I’ve gotten some very interesting mail (as I’m sure Matt has) on our discussion of the Origination Clause last week. This one, from NR reader Andrew Hyman, is worth quoting in full:
I’m an attorney in Massachusetts, and would like to comment briefly about your debate with Matt Franck. I think that Franck is partly correct and partly incorrect. Franck is correct that the Origination Clause clearly refers to raising revenue rather than spending it. But Franck is incorrect that the Origination Clause places no limits upon Senate amendments.
There are at least two textual limits on Senate amendments:
(1) The amendments cannot be so sweeping and non-germane as to amount to an “origination”.

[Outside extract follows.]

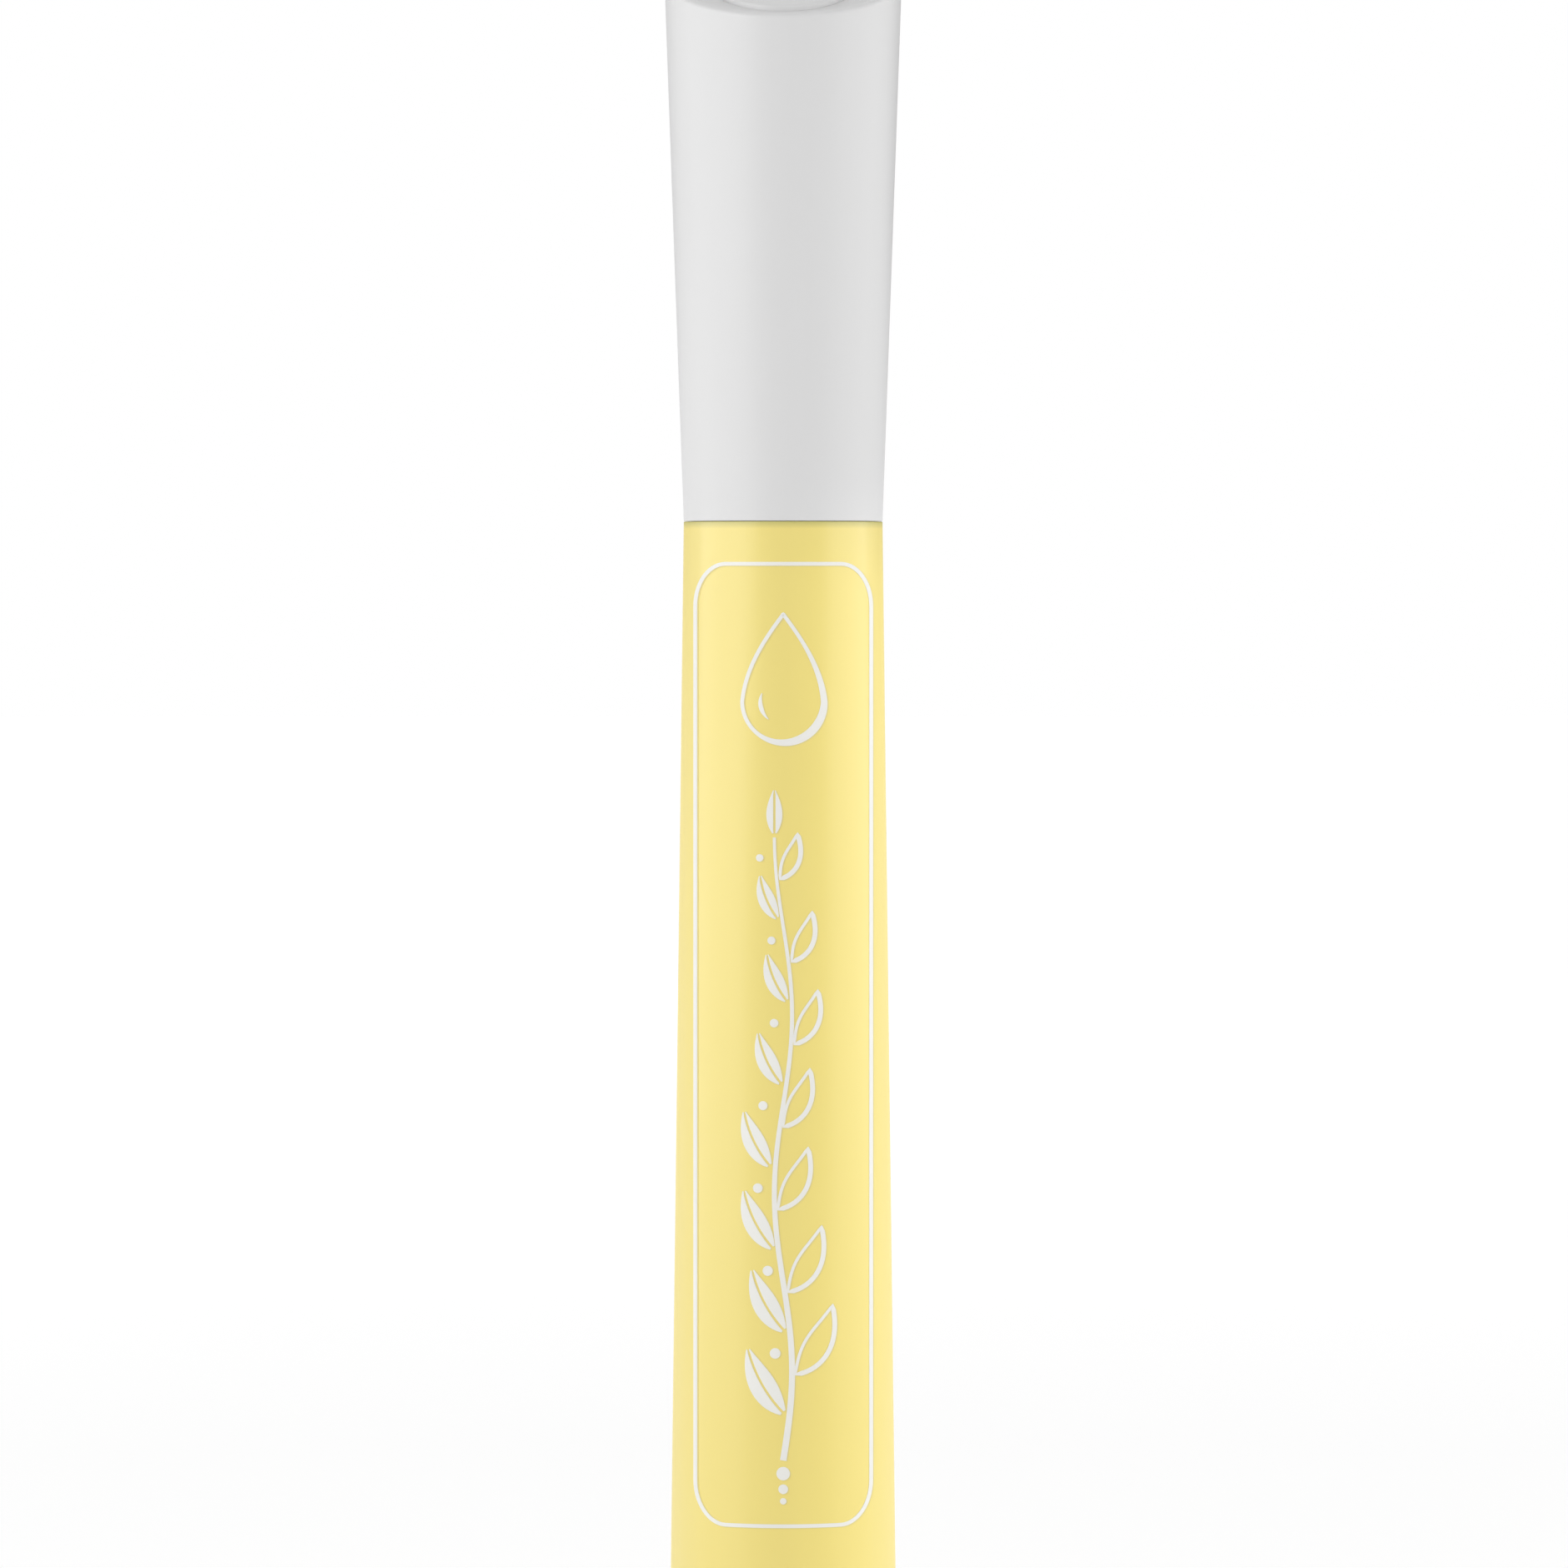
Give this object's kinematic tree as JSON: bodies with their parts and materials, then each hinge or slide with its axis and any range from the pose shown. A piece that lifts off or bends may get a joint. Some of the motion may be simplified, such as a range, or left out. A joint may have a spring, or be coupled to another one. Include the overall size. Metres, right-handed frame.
{
  "type": "cuticle remover pen",
  "caption": "Twist-up cuticle pen: tapered barrel with a gel cartridge, screw-fed piston and foot knob, soft slanted tip, push-on cap with an obliquely cut end.",
  "frame": {"origin": "centre of the knob's foot, on the surface that the pen stands on", "axes": "+Z along the pen towards the cap's end, -Y towards the front, where the cap's end is cut lowest, +X to the viewer's right"},
  "size_m": [0.0148, 0.0149, 0.1128],
  "materials": {
    "cap_white": "white moulded plastic, satin gloss",
    "barrel_cream": "pale cream-yellow moulded plastic, satin gloss",
    "neck_white": "white moulded plastic",
    "natural_plastic": "uncoloured moulded plastic, slightly milky",
    "frosted_plastic": "frosted clear moulded plastic",
    "soft_elastomer": "soft matt elastomer",
    "seal_rubber": "dark grey seal rubber",
    "gel": "clear pale yellow gel"
  },
  "bodies": {
    "barrel": {"barrel_shell": "barrel_cream", "reservoir": "frosted_plastic", "remover_gel": "gel", "neck_collar": "neck_white", "neck_o_ring": "soft_elastomer", "nozzle": "natural_plastic", "applicator_tip": "soft_elastomer", "drive_nut": "natural_plastic", "click_ring": "natural_plastic", "stem_bush": "natural_plastic"},
    "cap": {"cap_shell": "cap_white", "cap_end_disc": "cap_white", "cap_liner": "natural_plastic", "tip_seal": "soft_elastomer"},
    "knob": {"knob_shell": "barrel_cream", "knob_base_plug": "barrel_cream", "knob_o_ring": "seal_rubber", "drive_sleeve": "natural_plastic", "stem_clip": "natural_plastic"},
    "piston": {"piston": "natural_plastic", "piston_ring_lower": "seal_rubber", "piston_ring_upper": "seal_rubber"},
    "screw": {"feed_screw": "natural_plastic"}
  },
  "joints": [
    {"name": "cap_pull", "type": "slide", "parent": "barrel", "child": "cap", "axis": [0, 0, 1], "range_m": [0, 0.04]},
    {"name": "knob_turn", "type": "hinge", "parent": "barrel", "child": "knob", "pos_m": [0, 0, 0], "axis": [0, 0, 1], "range_deg": [0, 3600]},
    {"name": "piston_feed", "type": "slide", "parent": "barrel", "child": "piston", "axis": [0, 0, 1], "range_m": [0, 0.024], "deforming": ["remover_gel"]},
    {"name": "screw_slide", "type": "slide", "parent": "knob", "child": "screw", "axis": [0, 0, 1], "range_m": [0, 0.024]}
  ],
  "couplings": [
    {"joint": "piston_feed", "follows": "knob_turn", "m_per_rad": 0.00038197},
    {"joint": "screw_slide", "follows": "knob_turn", "m_per_rad": 0.00038197}
  ]
}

(2) The amendments cannot be so sweeping and non-germane as to exceed the amendments allowed “on other bills” (e.g. bills amended by the Continental Congress under the Articles of Confederation, or non-revenue bills under the Constitution and into which the Senate obviously cannot insert taxes).
Indeed, Madison said that the allowability of a Senate amendment would, “turn on the degree of connection between the matter & object of the bill and the alteration or amendment offered to it.”
Just like Madison, SCOTUS has said this (in the 1911 case of Flint v. Stone Tracy Company): “The amendment was germane to the subject-matter of the bill and not beyond the power of the Senate to propose.”
Some argue that it can pass muster as a House bill because it had a House number. But that ignores how it got the House number. There was an unrelated, uncontroversial House bill called the Service Members Home Ownership Tax Act of 2009 that the House passed unanimously. The Senate then amended what Harry Reid has continued to call “the Senate Health Care bill” into this House bill. The amendment, to borrow from Mr. Hyman, was sweeping and non-germane. It gutted the House provisions regarding tax credits for veterans who buy homes and substituted the Senate-crafted revenue-raising measures – which were quite unabashedly revenue-raising provisions even before the Supreme Court ruled that the portion of the statute it upheld could be sustained only as a tax, not under Congress’s Commerce Clause power.
One last point. In the Obamacare decision, the justices really made two rulings, involving not just the individual mandate but also Medicaid expansion (sometimes called the “State mandate”). As noted, the individual mandate was found to be constitutionally infirm on the rationale offered by the administration but upheld nevertheless as a tax. The Medicaid expansion was held unconstitutional – the Court rejecting the feds’ heavy-handed threatening of Medicaid funding in order to force the states to comply with federal dictates.